** Begin RECORD SET **

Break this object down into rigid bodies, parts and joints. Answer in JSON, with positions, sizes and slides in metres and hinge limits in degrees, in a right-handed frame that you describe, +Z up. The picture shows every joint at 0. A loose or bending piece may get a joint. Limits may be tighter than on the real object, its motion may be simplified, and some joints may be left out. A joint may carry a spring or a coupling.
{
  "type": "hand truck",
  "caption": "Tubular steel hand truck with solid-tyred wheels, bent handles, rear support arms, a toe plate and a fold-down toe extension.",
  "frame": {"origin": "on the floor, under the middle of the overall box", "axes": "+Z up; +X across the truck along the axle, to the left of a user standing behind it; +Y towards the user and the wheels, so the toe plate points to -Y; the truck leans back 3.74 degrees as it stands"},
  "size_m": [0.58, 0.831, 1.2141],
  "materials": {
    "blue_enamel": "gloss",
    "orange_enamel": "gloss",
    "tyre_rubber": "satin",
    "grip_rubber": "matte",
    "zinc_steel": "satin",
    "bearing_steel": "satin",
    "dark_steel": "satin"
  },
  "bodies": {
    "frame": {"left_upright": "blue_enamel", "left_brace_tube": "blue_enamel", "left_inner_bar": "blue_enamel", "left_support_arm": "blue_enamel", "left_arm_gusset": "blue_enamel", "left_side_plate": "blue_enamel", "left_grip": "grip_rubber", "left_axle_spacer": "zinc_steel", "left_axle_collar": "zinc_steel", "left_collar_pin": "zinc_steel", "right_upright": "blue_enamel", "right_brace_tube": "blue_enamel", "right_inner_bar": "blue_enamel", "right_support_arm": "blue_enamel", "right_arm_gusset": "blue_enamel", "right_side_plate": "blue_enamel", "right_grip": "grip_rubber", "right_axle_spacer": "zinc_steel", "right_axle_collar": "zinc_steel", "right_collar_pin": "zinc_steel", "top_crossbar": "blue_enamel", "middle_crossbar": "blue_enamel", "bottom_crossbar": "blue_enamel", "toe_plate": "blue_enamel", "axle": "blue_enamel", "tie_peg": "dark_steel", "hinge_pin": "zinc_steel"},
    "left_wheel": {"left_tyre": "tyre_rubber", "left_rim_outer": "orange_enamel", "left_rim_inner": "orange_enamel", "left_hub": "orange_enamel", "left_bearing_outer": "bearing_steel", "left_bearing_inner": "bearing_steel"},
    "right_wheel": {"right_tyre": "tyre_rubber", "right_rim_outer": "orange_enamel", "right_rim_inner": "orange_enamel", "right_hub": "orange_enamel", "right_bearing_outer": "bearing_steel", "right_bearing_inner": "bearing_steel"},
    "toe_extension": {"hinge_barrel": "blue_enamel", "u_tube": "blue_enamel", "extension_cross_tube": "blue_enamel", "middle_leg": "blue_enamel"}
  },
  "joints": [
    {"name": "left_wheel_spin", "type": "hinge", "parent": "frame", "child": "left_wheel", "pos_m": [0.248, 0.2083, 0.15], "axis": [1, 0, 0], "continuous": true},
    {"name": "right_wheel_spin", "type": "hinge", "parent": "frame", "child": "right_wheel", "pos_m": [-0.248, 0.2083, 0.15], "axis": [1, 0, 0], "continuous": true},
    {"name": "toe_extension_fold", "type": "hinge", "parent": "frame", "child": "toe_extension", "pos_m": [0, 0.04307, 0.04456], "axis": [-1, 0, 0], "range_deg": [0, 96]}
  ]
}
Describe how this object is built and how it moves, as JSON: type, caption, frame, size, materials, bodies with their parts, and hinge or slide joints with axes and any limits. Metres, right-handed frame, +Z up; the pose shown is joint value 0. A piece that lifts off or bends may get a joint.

** End RECORD SET **

**SHORT TASK:**
Retype each record exactly, leaving nothing out.

**TASK RESPONSE:**
Break this object down into rigid bodies, parts and joints. Answer in JSON, with positions, sizes and slides in metres and hinge limits in degrees, in a right-handed frame that you describe, +Z up. The picture shows every joint at 0. A loose or bending piece may get a joint. Limits may be tighter than on the real object, its motion may be simplified, and some joints may be left out. A joint may carry a spring or a coupling.
{
  "type": "hand truck",
  "caption": "Tubular steel hand truck with solid-tyred wheels, bent handles, rear support arms, a toe plate and a fold-down toe extension.",
  "frame": {"origin": "on the floor, under the middle of the overall box", "axes": "+Z up; +X across the truck along the axle, to the left of a user standing behind it; +Y towards the user and the wheels, so the toe plate points to -Y; the truck leans back 3.74 degrees as it stands"},
  "size_m": [0.58, 0.831, 1.2141],
  "materials": {
    "blue_enamel": "gloss",
    "orange_enamel": "gloss",
    "tyre_rubber": "satin",
    "grip_rubber": "matte",
    "zinc_steel": "satin",
    "bearing_steel": "satin",
    "dark_steel": "satin"
  },
  "bodies": {
    "frame": {"left_upright": "blue_enamel", "left_brace_tube": "blue_enamel", "left_inner_bar": "blue_enamel", "left_support_arm": "blue_enamel", "left_arm_gusset": "blue_enamel", "left_side_plate": "blue_enamel", "left_grip": "grip_rubber", "left_axle_spacer": "zinc_steel", "left_axle_collar": "zinc_steel", "left_collar_pin": "zinc_steel", "right_upright": "blue_enamel", "right_brace_tube": "blue_enamel", "right_inner_bar": "blue_enamel", "right_support_arm": "blue_enamel", "right_arm_gusset": "blue_enamel", "right_side_plate": "blue_enamel", "right_grip": "grip_rubber", "right_axle_spacer": "zinc_steel", "right_axle_collar": "zinc_steel", "right_collar_pin": "zinc_steel", "top_crossbar": "blue_enamel", "middle_crossbar": "blue_enamel", "bottom_crossbar": "blue_enamel", "toe_plate": "blue_enamel", "axle": "blue_enamel", "tie_peg": "dark_steel", "hinge_pin": "zinc_steel"},
    "left_wheel": {"left_tyre": "tyre_rubber", "left_rim_outer": "orange_enamel", "left_rim_inner": "orange_enamel", "left_hub": "orange_enamel", "left_bearing_outer": "bearing_steel", "left_bearing_inner": "bearing_steel"},
    "right_wheel": {"right_tyre": "tyre_rubber", "right_rim_outer": "orange_enamel", "right_rim_inner": "orange_enamel", "right_hub": "orange_enamel", "right_bearing_outer": "bearing_steel", "right_bearing_inner": "bearing_steel"},
    "toe_extension": {"hinge_barrel": "blue_enamel", "u_tube": "blue_enamel", "extension_cross_tube": "blue_enamel", "middle_leg": "blue_enamel"}
  },
  "joints": [
    {"name": "left_wheel_spin", "type": "hinge", "parent": "frame", "child": "left_wheel", "pos_m": [0.248, 0.2083, 0.15], "axis": [1, 0, 0], "continuous": true},
    {"name": "right_wheel_spin", "type": "hinge", "parent": "frame", "child": "right_wheel", "pos_m": [-0.248, 0.2083, 0.15], "axis": [1, 0, 0], "continuous": true},
    {"name": "toe_extension_fold", "type": "hinge", "parent": "frame", "child": "toe_extension", "pos_m": [0, 0.04307, 0.04456], "axis": [-1, 0, 0], "range_deg": [0, 96]}
  ]
}
Describe how this object is built and how it moves, as JSON: type, caption, frame, size, materials, bodies with their parts, and hinge or slide joints with axes and any limits. Metres, right-handed frame, +Z up; the pose shown is joint value 0. A piece that lifts off or bends may get a joint.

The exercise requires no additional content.